| Your goal |
Among the entries below, please repeat exactly and only the lines from the line containing "Continue the OpenSCAD" to the line containing "stay their finishes.", both lines included.

| Material provided |
= = = =
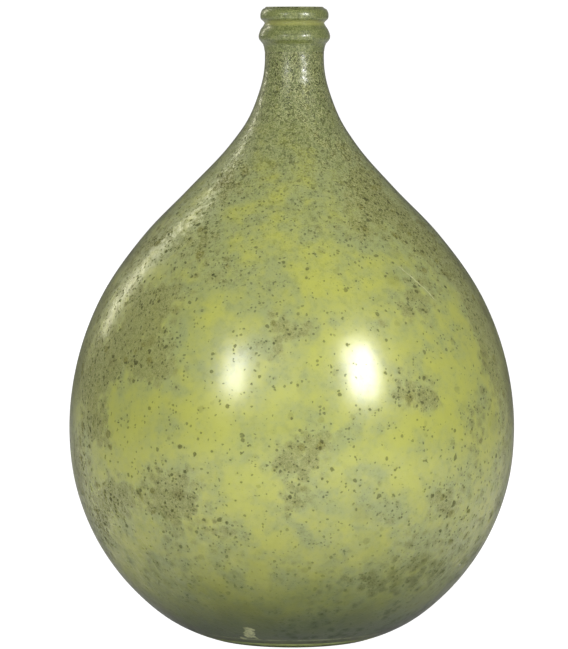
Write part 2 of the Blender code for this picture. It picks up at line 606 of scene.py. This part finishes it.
    def material(self) -> bpy.types.Material:
        """Puts the frosting over clear glass, with a darker rim where the wall is seen edge on.

        Returns:
            The material.
        """
        board = Board("frosted_green_glass")
        film = self.film(board)
        outside = 1.0 - board.mark("inside")
        # painted light: 1 on the strip at the foot that is painted pale
        painted_foot_light = 1.0 - film.height.rise(self.foot_top - self.foot_edge, self.foot_top + self.foot_edge)
        edge = board.node("ShaderNodeLayerWeight", {"Blend": 0.5}, "Facing").rise(0.68, 0.97)
        wear = film.wear()
        frosting = self.frosting(board, film, self.skin(board, film, painted_foot_light), wear, edge)
        clear = board.node(
            "ShaderNodeBsdfPrincipled",
            {"Base Color": self.glass, "Roughness": 0.25, "IOR": 1.5, "Transmission Weight": 1.0},
        )
        rim = board.node(
            "ShaderNodeBsdfPrincipled",
            {
                "Base Color": self.rim,
                "Roughness": 0.30,
                "IOR": 1.2,
                "Specular IOR Level": 0.0,
                "Transmission Weight": 1.0,
            },
        )
        thick = 0.68 + wear * 0.24 + film.haze * 0.08 + film.heel * 0.3
        cover = ((thick * film.height.rise(*self.base) + painted_foot_light * 0.7) * outside).clamped()
        surface = board.node("ShaderNodeMixShader", {0: cover, 1: clear, 2: frosting})
        rimmed = edge * outside * self.rim_strength
        surface = board.node("ShaderNodeMixShader", {0: rimmed, 1: surface, 2: rim})
        depth = {"Color": self.deep, "Density": self.depth_density}
        return board.finish(surface, board.node("ShaderNodeVolumeAbsorption", depth))


@dataclass(frozen=True)
class BeadGlass:
    """Deeper green glass with tooling lines, for the beads and the button."""

    name: str
    body: Colour = tint(120, 130, 64, 0.54)
    shade: Colour = tint(70, 80, 26, 0.44)
    pale: Colour = tint(186, 192, 126, 0.74)
    # painted light in the groove between the beads
    glow: Colour = tint(172, 174, 96, 0.62)
    glass: Colour = tint(190, 206, 124)
    deep: Colour = tint(120, 160, 50)
    depth_density: float = 40.0
    clouding: float = 0.80
    strand_strength: float = 0.36
    groove: float = 0.5457  # the height of the groove between the beads, painted paler as painted light shining through
    groove_reach: float = 0.0034
    groove_strength: float = 0.85

    def material(self) -> bpy.types.Material:
        """Puts fine tooling lines and a frosting over clear glass.

        Returns:
            The material.
        """
        board = Board(self.name)
        place = board.place()
        lines = board.cloud(board.stretched(place, (44.0, 44.0, 1.0)), 620.0, 3.0, 0.6)
        mottle = board.cloud(place, 180.0, 4.0, 0.65)
        fine = board.cloud(place, 420.0, 3.0, 0.7)
        strands = 1.0 - (board.cloud(place, 430.0, 2.0, 0.6) - 0.5).size().rise(0.0, 0.07)
        dim = lines.rise(0.40, 0.75) * 0.35 + mottle.rise(0.42, 0.72) * 0.4 + fine.rise(0.46, 0.66) * 0.45
        skin = board.blend(dim.clamped(), self.body, self.shade)
        skin = board.blend(strands * self.strand_strength, skin, self.pale)
        # painted light: the groove between the beads is painted paler, standing in for light shining through
        # the glass
        away = (board.height(place) - self.groove).size() + (mottle - 0.5) * 0.002
        painted_groove_light = (1.0 - away.rise(0.0, self.groove_reach)) * self.groove_strength
        skin = board.blend(painted_groove_light, skin, self.glow)
        relief = {"Strength": 0.30, "Distance": 0.0010, "Height": lines + fine * 1.4}
        bump = board.node("ShaderNodeBump", relief, "Normal")
        frosting = board.node(
            "ShaderNodeBsdfPrincipled",
            {
                "Base Color": skin,
                "Roughness": 0.36 + mottle * 0.2,
                "IOR": 1.45,
                "Coat Weight": (0.9 - fine.rise(0.42, 0.60) * 0.7).clamped(),
                "Coat Roughness": 0.22,
                "Normal": bump,
            },
        )
        clear = board.node(
            "ShaderNodeBsdfPrincipled",
            {
                "Base Color": self.glass,
                "Roughness": 0.16,
                "IOR": 1.5,
                "Transmission Weight": 1.0,
                "Normal": bump,
            },
        )
        coverage = (self.clouding - 0.25 + mottle * 0.5).clamped()
        surface = board.node("ShaderNodeMixShader", {0: coverage, 1: clear, 2: frosting})
        depth = {"Color": self.deep, "Density": self.depth_density}
        return board.finish(surface, board.node("ShaderNodeVolumeAbsorption", depth))


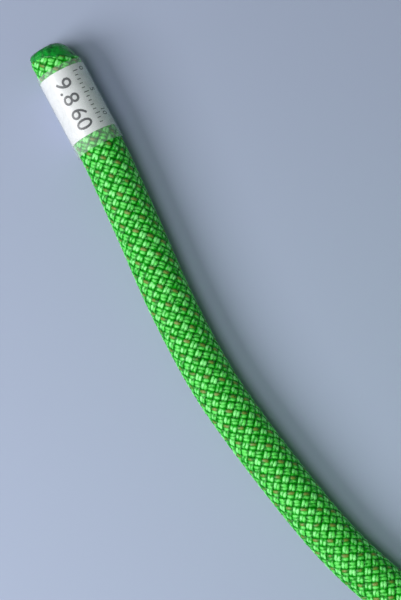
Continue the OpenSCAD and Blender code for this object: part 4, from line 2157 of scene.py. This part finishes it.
def dress_frame() -> list[bpy.types.Object]:
    """Gives the frame's own pieces that stay their finishes.

    Returns:
        The nodes that lie in or on the rope.
    """
    finishes = {
        "core_marker": YarnFinish("marker_thread", MARKER).make(),
        "label_band": TapeFinish().make(),
        "film_sleeve": FilmFinish().make(),
    }
    kept = []
    for name, node in sorted(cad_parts.items()):
        for start, material in finishes.items():
            if name.startswith(start):
                node.data.materials.clear()
                node.data.materials.append(material)
                kept.append(node)
    log.info("frame: %d nodes dressed", len(kept))
    return kept


def make_ties() -> list[bpy.types.Object]:
    """Returns:
        The pieces.
    """
    loop_side = WebbingFinish("loop_webbing", (0.022, 0.023, 0.027), nap=0.75).make()
    hook_side = WebbingFinish("hook_webbing", (0.018, 0.018, 0.02), rib=0.7 * MM, nap=0.2).make()
    thread = WebbingFinish("thread", (0.05, 0.05, 0.055), nap=0.2).make()
    straps = []
    for number, angle in enumerate(TIES.angles(), 1):
        tie = CoilTie(f"strap_{number}", angle, TIES, ROPE, COIL)
        parts = [tie.make_band(loop_side), tie.make_lap(hook_side), tie.make_stitches(thread)]
        strap = joined(f"strap_{number}", parts)
        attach(strap, BODY)
        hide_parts(f"tie_{number}")
        straps.append(strap)
    return straps


def make_ends(ends: dict[str, CutEnd]) -> list[bpy.types.Object]:
    """Args:
        ends: the cut ends, by the last word of their nodes' names.

    Returns:
        The plugs.
    """
    melt = MeltFinish("melted_polyamide", (0.004, 0.36, 0.03), (0.001, 0.06, 0.012)).make()
    ink = InkFinish().make()
    plugs = []
    for node, end in ends.items():
        plug = end.make_plug(melt)
        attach(plug, BODY)
        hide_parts(f"fused_tip_{node}")
        plugs.append(plug)
        BandPrint(end.name, end.place, WRAP).make(ink).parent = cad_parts[f"label_band_{node}"]
    return plugs


def main() -> None:
    studio = Studio()
    studio.make_camera()
    rope = Rope(ROPE, RopeLine(ROPE, COIL, TIES))
    tube = rope.make_tube()
    ends = {
        "free": CutEnd("free_end", EndPlace.of(rope.path), WRAP),
        "far": CutEnd("far_end", EndPlace.of(rope.path[::-1]), WRAP),
    }
    rope.make_yarns(tube, list(ends.values()))
    on_rope = dress_frame()
    for piece, nodes in rope.make_core():
        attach(piece, BODY)
        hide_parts(*nodes)
        on_rope.append(piece)
    on_rope += make_ends(ends)
    on_rope += make_ties()
    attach(tube, BODY)
    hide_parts("sheath_lead", "rope_coil", "sheath_tail")
    studio.make_floor()
    studio.light()


if __name__ == "__main__":
    main()
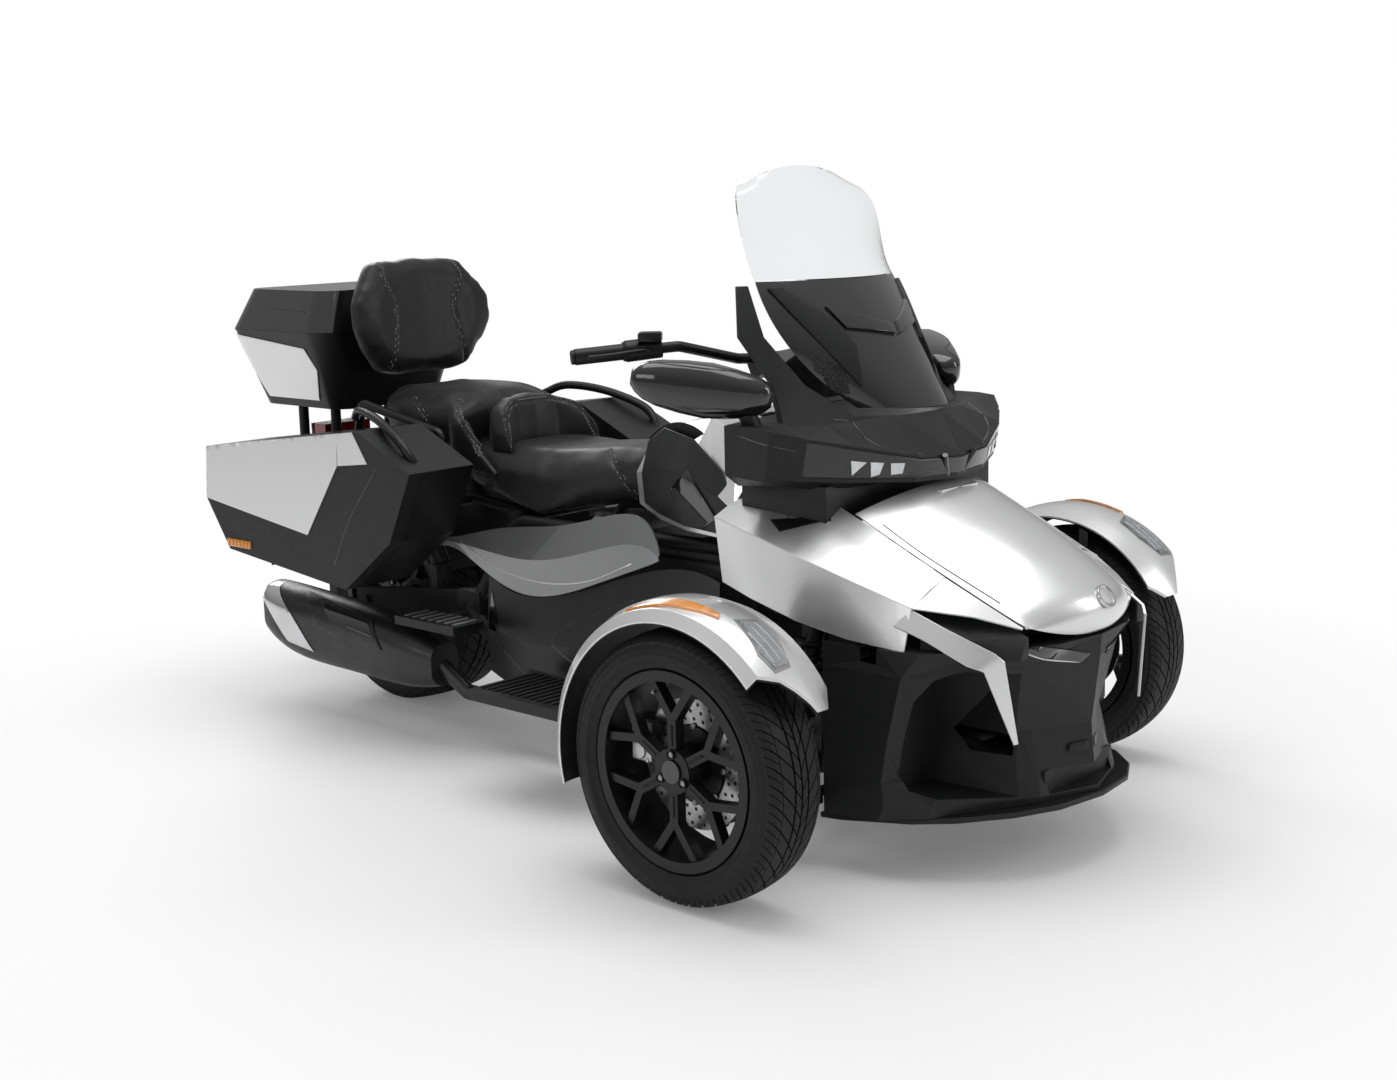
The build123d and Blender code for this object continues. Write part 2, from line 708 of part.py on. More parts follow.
# ---------------------------------------------------------------------------
# Upper fairing and screen
# ---------------------------------------------------------------------------
@cache
def upper_fairing():
    levels = []
    for z, front, side_x, half in ((762, 950, 830, 318), (800, 1000, 850, 372), (850, 1030, 870, 396),
                                   (915, 1000, 850, 402)):
        points = [(640, -half + 60), (side_x, -half), (front - 70, -half * 0.45), (front, 0),
                  (front - 70, half * 0.45), (side_x, half), (640, half - 60)]
        levels.append(make_face(Polyline(*[(x, y, z) for x, y in points], close=True)))
    body = loft(levels, ruled=True)
    body += block((645, 700), (-60, 60), (900, 960)) - instrument_panel()
    for side in (-1, 1):
        column = reach((860, 120, 905), (885, 120, 995), 12, screen_panel())
        holder = reach((770, 340, 900), (700, 372, 990), 20, mirror_pod())
        body += column if side > 0 else mirror(column, about=Plane.XZ)
        body += holder if side > 0 else mirror(holder, about=Plane.XZ)
    return body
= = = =
| Correct answer |
Continue the OpenSCAD and Blender code for this object: part 4, from line 2157 of scene.py. This part finishes it.
def dress_frame() -> list[bpy.types.Object]:
    """Gives the frame's own pieces that stay their finishes.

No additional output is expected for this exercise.